人称“山中宰相”的陶弘景在《答谢中书书》一段优美的山水描写后论道:“自康乐以来,未复有能与其奇者。”这篇书札写于梁代中后期,若从此向前追溯,文学史上曾出现过众多模山范水的作品,包括康乐公谢灵运前后的石崇、孙绰、王羲之、慧远、陶渊明、鲍照、江淹等的诗文创作,陶弘景当时所能读到的精彩之作远非现在所能想望。那么,他为何会如此推崇谢灵运呢?答案或即“能与其奇者”五字。这五字其实包含了两点值得关注的信息:一是“奇”字,即山水本真之奇异;二是“能与”两字,“与”有称许之意,“能与”即有能力用语言文字给予称许。因此,“能与其奇者”不但要能够发现山水之奇,还要有足够的文字表达能力称颂出山水之奇。
(一)
在昭揭自然中质有而趣灵的新奇风景时,谢灵运不但自欣于遇合山水林峦之美,还自得于对这些曾经只能孤芳自赏的林泉景致的发现。这种对山水本真之美的发现,且以山水知己自居自得的现象,实集中体现了晋宋山水文学发展的一种趋势。谢氏之前或同时的袁崧、陶渊明、释慧远等人都曾留下类似的文字。如袁崧《宜都山川记》叙及西陵峡云:“常闻峡中水疾,书记及口传,悉以临惧相戒,曾无称有山水之美也。”在袁崧看来,这些书记和口传之人便未能领略西陵峡的美异之处。不但欣喜自己能够揭橥西陵峡非同寻常的奇观,他还提到“若山水有灵,亦当惊知己于千古矣!”释慧远等人之记述庐山石门(《法师游山记》),陶渊明之记叙曾城(《游斜川诗序》),文字中均含有类似的意味。
(二)
《世说新语》刘孝标注引《法师游山记》载释慧远语:“传闻有石井方湖,中有赤鳞踊出,野人不能叙,直叹其奇而已矣。”此类表述其实触及六朝山水文艺的一个重要特征,即其时的山水审美主体几乎都是文化精英,朴质的乡野之人虽认为石井方湖赤鳞踊出现象很神奇,却无法将此叙写出来。谢灵运则不然,这位《世说新语》记载到的魏晋最后一位名士(陈寅恪语),在慧眼识得山水本真之美后,虽然清醒意识到言不尽意,还是试图用文字尽力将宏阔境域里山水世界的种种细趣密玩叙写出来。以其《山居赋》描绘始宁居所周遭风景的一节文字为例:在北山极顶之处修葺室宇,开门便可望见南山高峰,重叠的山崖尽入眼帘,明净的湖泊就在窗前。馆室门楣在丹霞的照映下分外红艳,梁椽因为碧云相触格外鲜明。山顶馆室位置之高可见流星从上往下疾驶,鹍、鸿一类大鸟振翼高飞都无法企及,何况是燕雀一类小鸟轻飞!一旁涌出的泉水在东檐侧缓缓流动,对峙的峭壁耸立于西侧屋檐承溜处。修竹枝叶繁盛,灌木茂密幽深。藤萝四处延展攀援,鲜花芬芳袭人,娇美秀丽。日月之光从枝柯间投射,风露清气在山湾处弥散。
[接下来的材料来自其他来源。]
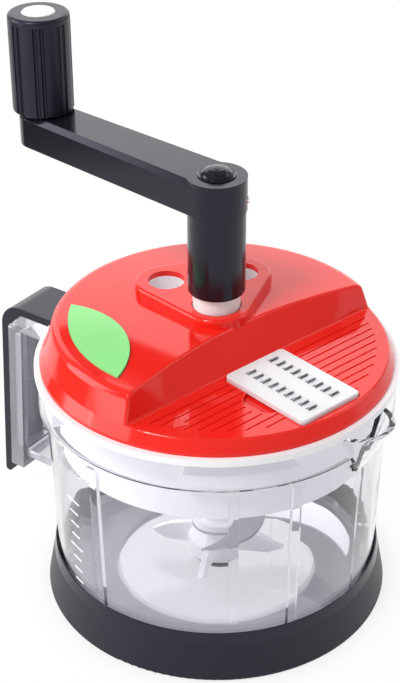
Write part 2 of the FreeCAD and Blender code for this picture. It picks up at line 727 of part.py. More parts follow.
def block(x0, x1, y0, y1, z0, z1):
    """A box between two corners."""
    item = doc.addObject("Part::Box", "block")
    item.setExpression("Length", words(x1 - x0))
    item.setExpression("Width", words(y1 - y0))
    item.setExpression("Height", words(z1 - z0))
    return Made(place(item, centre=(x0, y0), height=z0))


def extruded(sketch, length):
    """A sketch or a face pulled upwards into a solid."""
    item = doc.addObject("Part::Extrusion", "extrusion")
    item.Base = sketch
    item.DirMode = "Custom"
    item.Dir = V(0, 0, 1)
    item.setExpression("LengthFwd", words(length))
    item.Solid = True
    return Made(item)


def revolved(corners):
    """A solid turned about the vertical axis from (radius, height) corners."""
    sketch = side_sketch()
    contour(sketch, corners)
    item = doc.addObject("Part::Revolution", "revolution")
    item.Source = sketch
    item.Axis = V(0, 0, 1)
    item.Base = V(0, 0, 0)
    item.Angle = 360.0
    item.Solid = True
    return Made(item)


def lofted(sketches):
    """A ruled solid between two outlines."""
    item = doc.addObject("Part::Loft", "loft")
    item.Sections = sketches
    item.Solid = True
    item.Ruled = True
    return Made(item)


def named(label, made, turn=0.0, centre=(0.0, 0.0), refine=False):
    """A finished sub-part: its name and its place."""
    made.item.Label = label
    if refine:
        made.item.Refine = True
    return place(made.item, turn, centre)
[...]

与之前文学中的山水描写相比,谢灵运的山水世界明显更具体灵动,不仅包括“水石、林竹之美,岩岫、隈曲之好”,还包括稀见前人写及的令山水更加幻异多姿的日月风露云霓等现象。尽管有时叙写繁复到令人感觉冗长“塞滞”(钱锺书语)的程度,谢灵运仍一再对自己未能具记山水中的“细趣密玩”表示遗憾。与陶渊明在闲闲几笔的写意式表达后便以“此中有真意,欲辨已忘言”收束相比,谢灵运叙写山水时总是努力用文字描绘出各种感觉器官所能感知到的美好物象。虽然他的作品在后世褒贬不一,但谢灵运对山水本真之美的揭橥与尽力叙写,一直启发着其后的山水文学创作,即使是今人不乏微词的《山居赋》,其对始宁山水巨细靡遗的叙写,也曾嘉惠南朝及后来的山水诗文书写,在结构经营、意象撰构以及遣词造句方面,均为后世不断取用的源泉。
因此,陶弘景之高赞谢灵运对山水“能与其奇者”意味深长,推许他既具发现山水本真之美的慧眼,堪称山水知己,又能够用恰切的文字充分抒写山水本真之美。正是这两点,奠定了谢灵运在山水文学史上的突出地位。